On Tuesday afternoon, the Elizabeth River Project held a ribbon cutting ceremony for the recently completed Fred W. Beazley River Academy. The academy is located at Paradise Creek Nature Park, a 40-acre environmentally focused park created through a partnership between the Elizabeth River Project and the City of Portsmouth.
The Elizabeth River Project is a non-profit group leading community efforts to restore the environmental health of the Elizabeth River and to affirm its value to the region. The Elizabeth River, a tributary of the Chesapeake Bay, is home to world’s largest Navy base and world’s largest coal exporting facilities. This industrialization, combined with the urban and suburban cities that make up the watershed, created one of the most polluted rivers on the Chesapeake Bay. But with the collaboration of local businesses, citizens, schools, and government working together through education and restoration projects, a spirit of environmental stewardship took hold in the community. Today, the pollution has reduced drastically, and marine habitats have increased significantly, with the recent return of sea horses and river otters to the river.
The Fred W. Beazley Academy offers an enclosed classroom and workspaces for the Elizabeth River Project’s education team to further its mission to teach people of all ages the wonders of restoring an urban river to environmental health. The building was designed by RRMM Architects and design consultant Michael Petrus with CRISMAN+PETRUS architects.
While not LEED certified, the Academy models green building practices through many substantial sustainable features. Twenty solar panels generate up to 6000 watts of electricity— more than enough to power the estimated building needs throughout the year. Operable windows, roof overhang, ceiling fans and concrete floors further reduce energy needs by helping to keep the building cool in the summer and retain heat in the winter. Large windows provide natural lighting.
Multiple design features focus on water conservation. Dual-flush toilets conserve water by using only half the water of traditional toilets. All rainfall stays on site through the combination of 1,150-gallon cisterns for re-use in water landscaping and a 1,000-sf rain garden. Sidewalks, parking lots and entry roads are pervious, preventing run-off pollution. Native foliage is planted around the building and throughout the park, providing habitats for native wildlife and reducing the reliance on water and fertilizer.

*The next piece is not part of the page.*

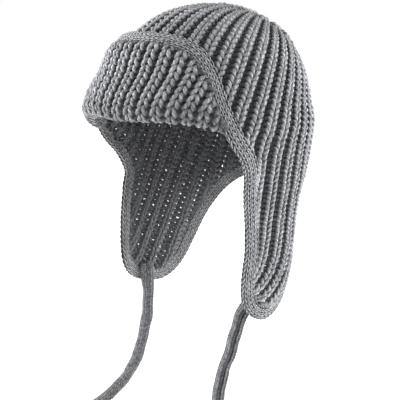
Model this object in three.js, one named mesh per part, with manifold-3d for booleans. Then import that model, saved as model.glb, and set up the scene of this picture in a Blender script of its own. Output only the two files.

The building is modestly sized to limit its footprint. It is constructed from sustainable building materials such as birch plywood certified by the Forest Stewardship Council as being harvested from responsibly managed forests. It was designed to minimize construction waste, avoid volatile organic compounds, and demonstrate high-efficiency heating and cooling.
A small, sustainable classroom located on a sprawling site, the Fred W. Beazley Academy will play a key role in inspiring and educating the future environmental stewards of the Elizabeth River, further bringing back to life the birthplace of America’s maritime industry.